▶ What the task asks
Repeat, exactly, the run of lines that opens with the line containing "Line(outer @ 1, inner @ 1)" and closes with the line containing "from mathutils import Matrix, Vector, kdtree, noise", and leave all other lines out.
::: Available records :::
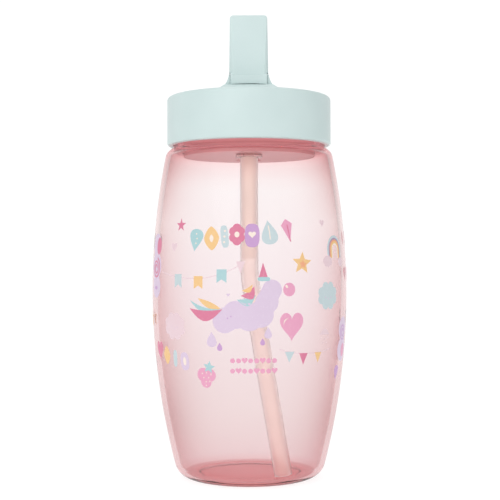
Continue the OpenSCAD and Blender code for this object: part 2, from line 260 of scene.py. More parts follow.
def makeMint():
    material, tree, shader = newMaterial("MintPlastic")
    grain = useGroup(tree, mouldGrain, mintPlastic["grain"])
    flow = aboveLevel(tree, grain.outputs["Flow"], mintPlastic["shadeFrom"],
                      mintPlastic["shadeGain"])
    colour = mixColour(tree, flow, rgb(mintPlastic["colour"]), rgb(mintPlastic["shade"]))
    tree.links.new(colour, shader.inputs["Base Color"])
    addTouch(tree, shader, mintPlastic)
    shader.inputs["IOR"].default_value = mintPlastic["ior"]
    shader.inputs["Subsurface Weight"].default_value = mintPlastic["subsurface"]
    shader.inputs["Subsurface Radius"].default_value = mintPlastic["subsurfaceRadius"]
    shader.inputs["Subsurface Scale"].default_value = mintPlastic["subsurfaceDepth"] * mm
    addBump(tree, shader, grain.outputs["Height"], mintPlastic)
    return material


# Stops run from the table, 0, up to the height called reach, 1. Facing is the colour of a wall seen
# straight on, sloping that of one seen at a slope.
# Both get pinker towards the base. Part of this is a deeper tint of the plastic, and part is painted
# shade of the shaded table seen through it.
# Both get darker at the shoulder, which is painted shade of the lid's underside seen through it.
# The floor's deepest pink is a painted reflection, and the last list is a pink glow painted near the
# shoulder.
tintedShell = dict(
    reach=140.0,
    facing=[(0.0, "E3A4A6"), (0.012, "F3DADB"), (0.034, "F3E6E7"), (0.15, "F5EDED"),
            (0.5, "FAF6F7"), (0.8, "FCFBFB"), (0.87, "FBF1F1"), (0.93, "F4D2D2")],
    sloping=[(0.0, "BE6A6E"), (0.014, "D79A9C"), (0.06, "D3989A"), (0.16, "BE7276"),
             (0.45, "DFABAC"), (0.7, "F4DEDC"), (0.82, "DFA9A9"), (0.88, "C0686C")],
    paintedDisc="DE9092", discRadius=20.6, discTop=3.4,
    paintedShoulderGlow=[(0.86, "000000"), (0.9, "3A2C2E"), (0.915, "5C494C"), (0.97, "5C494C")],
    steepness=1.8, absorb="E0787C", density=26.0, roughness=0.03, rubbed=0.07, ior=1.18,
    grain={"Grain Size": 500.0, "Flow Size": 38.0, "Grain Share": 0.02},
    touch={"Patch Size": 40.0, "Scuff Size": 300.0, "Amount": 0.4},
    bump=0.03, bumpDepth=0.1)


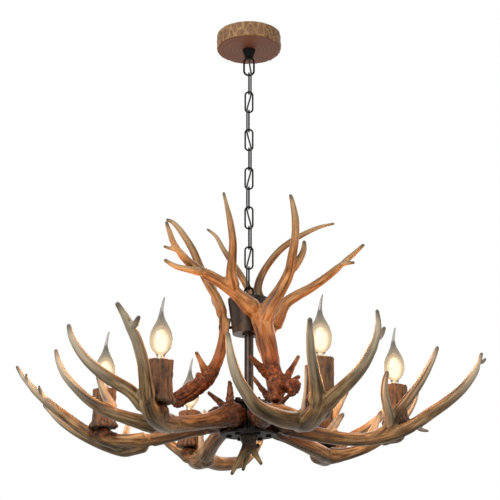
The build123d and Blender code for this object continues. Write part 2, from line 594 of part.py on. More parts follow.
SIDE_ANTLER = {
    "shaft": [(113, 34, -27, 14.5), (110, 31, -24, 12), (90, 23, -9, 13.5), (67, 14, 12, 12),
              (53, 7, 38, 9.5), (44, 2, 69, 9), (41, -1, 100, 8.5), (44, -2, 124, 8.5)],
    "long branch": [(43, -2, 116, 8.5), (51, -2, 147, 7.5), (66, -1, 173, 7.5), (82, 0, 205, 7),
                    (95, 0, 236, 6.5), (113, 1, 266, 5.5), (128, 2, 284, 4), (141, 2, 291, 1.5)],
    "rear branch": [(43, -4, 118, 8), (52, -30, 144, 7.5), (61, -62, 163, 7), (67, -111, 186, 6.5),
                    (71, -156, 212, 5), (73, -181, 234, 1.5)],
    "blunt tine": [(42, 1, 78, 7), (36, 2, 102, 5), (32, 1, 117, 3.5)],
    "brow spike": [(66, 13, 16, 8), (73, 18, 31, 5), (85, 25, 55, 1.5)],
    "brow nub": [(74, 17, 8, 7), (84, 25, 18, 3.5)],
}
UPPER_ANTLERS = [UPPER_FOOT | FRONT_CROWN, UPPER_FOOT | BACK_CROWN, SIDE_ANTLER]
cup_slope = (CUP_TOP_R - CUP_FOOT_R) / (CUP_TOP_LEVEL - CUP_FOOT_LEVEL)
cup_r_at_bolt = CUP_FOOT_R + cup_slope * (UPPER_BOLT_LEVEL - CUP_FOOT_LEVEL)
for number, (limbs, angle, head_radius) in enumerate(zip(UPPER_ANTLERS, upper_angles, UPPER_HEAD_RADII), 1):
    with BuildPart() as upper_antler:
        for stations in limbs.values():
            limb(stations, angle)
        with Locations(bolt_plane(angle)):
            cylinder_between(BOLT_BOSS_R, cup_r_at_bolt - CUP_SHEET, head_radius)
            hole_between(BOLT_R + HOLE_GAP, TUBE_R, head_radius)
            hole_between(BOLT_HEAD_R + HOLE_GAP, head_radius, head_radius + CUP_TOP_R)
        with Locations((0, 0, (cup_foot + cup_top) / 2)):
            Cone(CUP_FOOT_R + SEAT_GAP, CUP_TOP_R + SEAT_GAP, cup_top - cup_foot, mode=Mode.SUBTRACT)
    save(upper_antler, f"upper_antler_{number}")

nut_outer_face = cup_r_at_bolt - CUP_SHEET - UPPER_NUT_GAP
with BuildPart() as upper_antler_bolts:
    for angle, head_radius in zip(upper_angles, UPPER_HEAD_RADII):
        with Locations(bolt_plane(angle)):
            cylinder_between(BOLT_R, nut_outer_face - BOLT_HEAD, head_radius)
            cylinder_between(BOLT_HEAD_R, head_radius, head_radius + BOLT_HEAD)
            cylinder_between(BOLT_HEAD_R, nut_outer_face - BOLT_HEAD, nut_outer_face)
save(upper_antler_bolts, "upper_antler_bolts")

# Lamps: candle cup, socket and bulb on every lower antler
candle_foot = at_level(-CANDLE_HEIGHT)
candle_floor = candle_foot + CANDLE_FLOOR
candle_stations = [
    (candle_foot, CORONET_R),
    (candle_foot + CORONET_EDGE, CORONET_R),
    (candle_foot + CORONET_HEIGHT, CANDLE_WAIST_R),
    (ring_plane, CANDLE_TOP_R),
]
for number, angle in enumerate(lamp_angles, 1):
    lamp_place = placed(LAMP_CIRCLE_R, 0, 0, angle)
    with BuildPart() as candle_cup:
        for height, radius in candle_stations:
            with BuildSketch(Plane(origin=(lamp_place.X, lamp_place.Y, height))):
                Circle(radius)
        loft(ruled=True)
        with Locations((lamp_place.X, lamp_place.Y)):
            hole_between(CANDLE_BORE_R, candle_floor, ring_plane)
            hole_between(SOCKET_NIPPLE_R + HOLE_GAP, candle_foot, candle_floor)
    save(candle_cup, f"candle_cup_{number}")

# Lamp sockets, one group: body on the cup's floor, nipple through the floor into the antler
socket_top = ring_plane - SOCKET_TOP_DROP
cap_top = ring_plane + BULB_CAP_SHOW
cap_foot = cap_top - BULB_CAP_LENGTH
with BuildPart() as lamp_sockets:
    with PolarLocations(LAMP_CIRCLE_R, LAMP_COUNT, LAMP_START_ANGLE):
        cylinder_between(SOCKET_R, candle_floor, socket_top)
        cylinder_between(SOCKET_NIPPLE_R, candle_foot - SOCKET_NIPPLE_LENGTH + CANDLE_FLOOR, candle_floor)
        hole_between(BULB_CAP_R + SLIDE_GAP, cap_foot - SEAT_GAP, socket_top)
save(lamp_sockets, "lamp_sockets")

# Bulbs: a cap with a glass stem, and a flame-shaped glass drawn out to a leaning tip
belly = (BULB_R, ring_plane + BULB_BELLY_RISE)
shoulder = (BULB_SHOULDER_R, ring_plane + BULB_SHOULDER_RISE)
glass_foot = (BULB_NECK_R, cap_top)
for number, angle in enumerate(lamp_angles, 1):
    lamp_place = placed(LAMP_CIRCLE_R, 0, 0, angle)
    flame_tip = [
        (lamp_place.X, lamp_place.Y, BULB_SHOULDER_RISE, BULB_SHOULDER_R),
        (lamp_place.X, lamp_place.Y, BULB_NECKING_RISE, BULB_SHOULDER_R / 2),
        (lamp_place.X + BULB_TIP_LEAN / 4, lamp_place.Y, BULB_DRAWN_RISE, BULB_SHOULDER_R / 3),
        (lamp_place.X + BULB_TIP_LEAN, lamp_place.Y, BULB_TIP_RISE, BULB_TIP_R),
    ]
    with BuildPart() as bulb_cap:
        with Locations((lamp_place.X, lamp_place.Y)):
            cylinder_between(BULB_CAP_R, cap_foot, cap_top)
            cylinder_between(BULB_STEM_R, cap_top, cap_top + BULB_STEM_LENGTH)
    save(bulb_cap, f"bulb_cap_{number}")

    with BuildPart() as bulb_glass:
        glass_plane = Plane(origin=(lamp_place.X, lamp_place.Y, 0), x_dir=(1, 0, 0), z_dir=(0, -1, 0))
        with BuildSketch(glass_plane):
            with BuildLine():
                outer = ThreePointArc(glass_foot, belly, shoulder)
                inner = ThreePointArc(
                    (glass_foot[0] - BULB_GLASS, glass_foot[1]),
                    (belly[0] - BULB_GLASS, belly[1]),
                    (shoulder[0] - BULB_GLASS, shoulder[1]),
                )
                Line(outer @ 0, inner @ 0)
                Line(outer @ 1, inner @ 1)
            make_face()
        revolve(axis=Axis((lamp_place.X, lamp_place.Y, 0), (0, 0, 1)))
        limb(flame_tip, 0)
    save(bulb_glass, f"bulb_glass_{number}")
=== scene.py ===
"""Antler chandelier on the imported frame: antlers, bark cups, lit bulbs, chain, cord and canopy.

All sizes are in metres unless a name or a comment says millimetres. +Z is up, and the origin is on
the ceiling in the middle of the canopy. A "level" is a height from the ring plane, the height of
the six candle cup rims.
"""
import logging
import math
from dataclasses import dataclass
from enum import Enum
from typing import Optional, Sequence, Union

import bmesh
import bpy
import numpy as np
from mathutils import Matrix, Vector, kdtree, noise


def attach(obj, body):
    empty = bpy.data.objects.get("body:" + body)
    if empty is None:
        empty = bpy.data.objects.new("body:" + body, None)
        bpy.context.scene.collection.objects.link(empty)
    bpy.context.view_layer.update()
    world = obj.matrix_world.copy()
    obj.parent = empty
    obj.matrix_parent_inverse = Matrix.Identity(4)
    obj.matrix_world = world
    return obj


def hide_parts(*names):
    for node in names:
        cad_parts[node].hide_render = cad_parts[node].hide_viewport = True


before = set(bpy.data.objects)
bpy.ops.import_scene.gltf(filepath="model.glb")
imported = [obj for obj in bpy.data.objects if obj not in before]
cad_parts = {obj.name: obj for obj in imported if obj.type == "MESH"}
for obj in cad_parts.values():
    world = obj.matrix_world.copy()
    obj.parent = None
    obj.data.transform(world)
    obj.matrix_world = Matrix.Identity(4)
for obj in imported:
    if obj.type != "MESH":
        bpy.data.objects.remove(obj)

log = logging.getLogger("antler_chandelier")

MM = 0.001
RING_PLANE = -0.6339
LAMP_CIRCLE_MM = 236.0
LAMP_ANGLES = (176.6, 236.6, 296.6, 356.6, 56.6, 116.6)
LINK_COUNT = 11
# A Wave texture runs through 20 radians over one unit, so this scale gives one wave to a unit.
ONE_WAVE = 2 * math.pi / 20
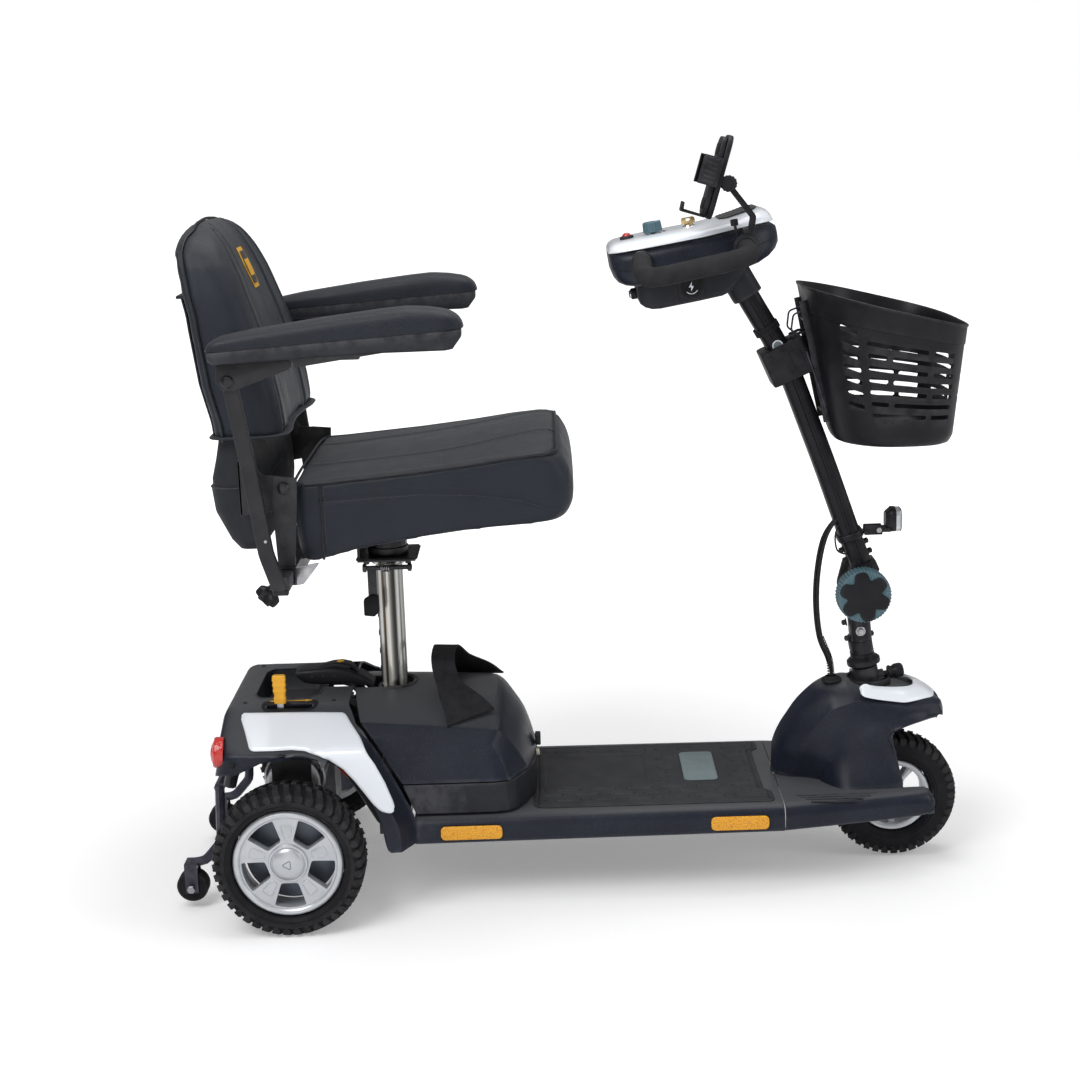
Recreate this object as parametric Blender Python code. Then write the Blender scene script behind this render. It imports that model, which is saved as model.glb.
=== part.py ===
"""Three-wheeled travel mobility scooter, modelled as separate named pieces.

+X is forward, +Y is left, +Z is up and the ground is z = 0. The dimensions below (metres) count x
from the rear axle; finish() shifts each piece so that the origin is the centre of the footprint.
"""

import math

import bmesh
import bpy
import numpy as np
from mathutils import Matrix, Vector

# ------------------------------------------------------------------ driving dimensions
FRAME_SHIFT = -0.4259        # rear axle's x in the finished frame
GAP = 0.0004                 # clearance kept between neighbours

REAR_RADIUS, REAR_WIDTH, REAR_HALF_TRACK = 0.1145, 0.072, 0.2333
FRONT_RADIUS, FRONT_WIDTH, FRONT_X = 0.1015, 0.058, 0.9428
REAR_RIM_RADIUS, FRONT_RIM_RADIUS = 0.0822, 0.0590
REAR_AXLE = (0.0, 0.0, REAR_RADIUS)
FRONT_AXLE = (FRONT_X, 0.0, FRONT_RADIUS)
DECK_TOP, DECK_BOTTOM = 0.1425, 0.1010
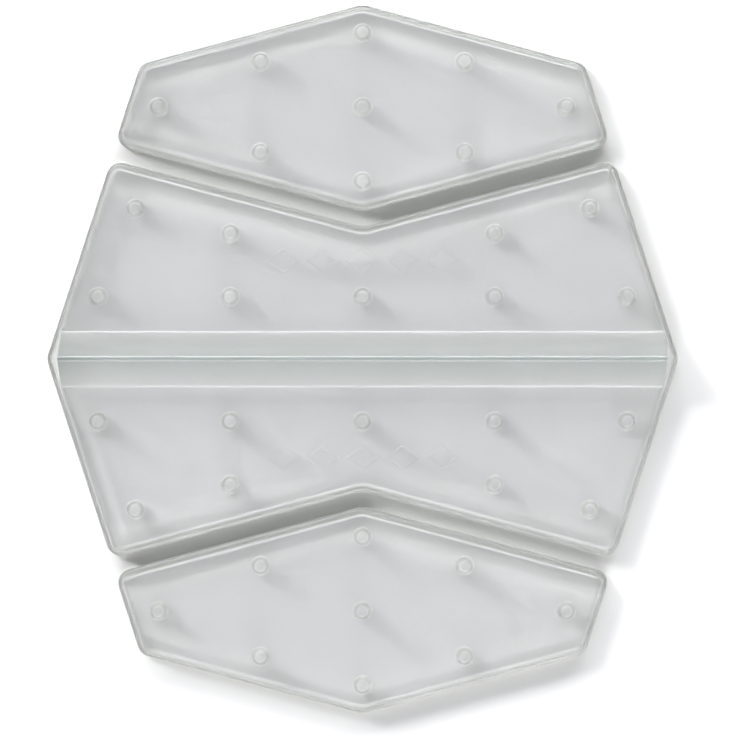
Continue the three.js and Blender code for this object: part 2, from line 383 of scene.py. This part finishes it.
:::
▶ Task result
                Line(outer @ 1, inner @ 1)
            make_face()
        revolve(axis=Axis((lamp_place.X, lamp_place.Y, 0), (0, 0, 1)))
        limb(flame_tip, 0)
    save(bulb_glass, f"bulb_glass_{number}")
=== scene.py ===
"""Antler chandelier on the imported frame: antlers, bark cups, lit bulbs, chain, cord and canopy.

All sizes are in metres unless a name or a comment says millimetres. +Z is up, and the origin is on
the ceiling in the middle of the canopy. A "level" is a height from the ring plane, the height of
the six candle cup rims.
"""
import logging
import math
from dataclasses import dataclass
from enum import Enum
from typing import Optional, Sequence, Union

import bmesh
import bpy
import numpy as np
from mathutils import Matrix, Vector, kdtree, noise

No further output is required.